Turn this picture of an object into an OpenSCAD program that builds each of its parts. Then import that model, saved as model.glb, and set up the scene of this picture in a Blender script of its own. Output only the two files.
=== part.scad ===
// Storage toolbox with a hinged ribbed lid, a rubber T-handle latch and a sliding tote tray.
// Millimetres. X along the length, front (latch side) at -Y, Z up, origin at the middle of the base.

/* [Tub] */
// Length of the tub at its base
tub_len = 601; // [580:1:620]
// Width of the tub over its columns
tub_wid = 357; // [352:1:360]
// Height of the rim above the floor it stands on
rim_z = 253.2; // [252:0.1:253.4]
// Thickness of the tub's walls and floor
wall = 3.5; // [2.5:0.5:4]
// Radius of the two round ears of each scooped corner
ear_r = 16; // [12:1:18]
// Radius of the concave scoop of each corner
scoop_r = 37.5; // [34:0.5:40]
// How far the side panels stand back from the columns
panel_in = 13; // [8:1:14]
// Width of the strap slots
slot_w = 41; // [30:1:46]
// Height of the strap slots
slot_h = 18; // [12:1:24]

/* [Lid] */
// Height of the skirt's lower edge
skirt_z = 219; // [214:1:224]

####

▸ What is needed: Take the data above and return it exactly.

▸ Exercise solution:
Turn this picture of an object into an OpenSCAD program that builds each of its parts. Then import that model, saved as model.glb, and set up the scene of this picture in a Blender script of its own. Output only the two files.
=== part.scad ===
// Storage toolbox with a hinged ribbed lid, a rubber T-handle latch and a sliding tote tray.
// Millimetres. X along the length, front (latch side) at -Y, Z up, origin at the middle of the base.

/* [Tub] */
// Length of the tub at its base
tub_len = 601; // [580:1:620]
// Width of the tub over its columns
tub_wid = 357; // [352:1:360]
// Height of the rim above the floor it stands on
rim_z = 253.2; // [252:0.1:253.4]
// Thickness of the tub's walls and floor
wall = 3.5; // [2.5:0.5:4]
// Radius of the two round ears of each scooped corner
ear_r = 16; // [12:1:18]
// Radius of the concave scoop of each corner
scoop_r = 37.5; // [34:0.5:40]
// How far the side panels stand back from the columns
panel_in = 13; // [8:1:14]
// Width of the strap slots
slot_w = 41; // [30:1:46]
// Height of the strap slots
slot_h = 18; // [12:1:24]

/* [Lid] */
// Height of the skirt's lower edge
skirt_z = 219; // [214:1:224]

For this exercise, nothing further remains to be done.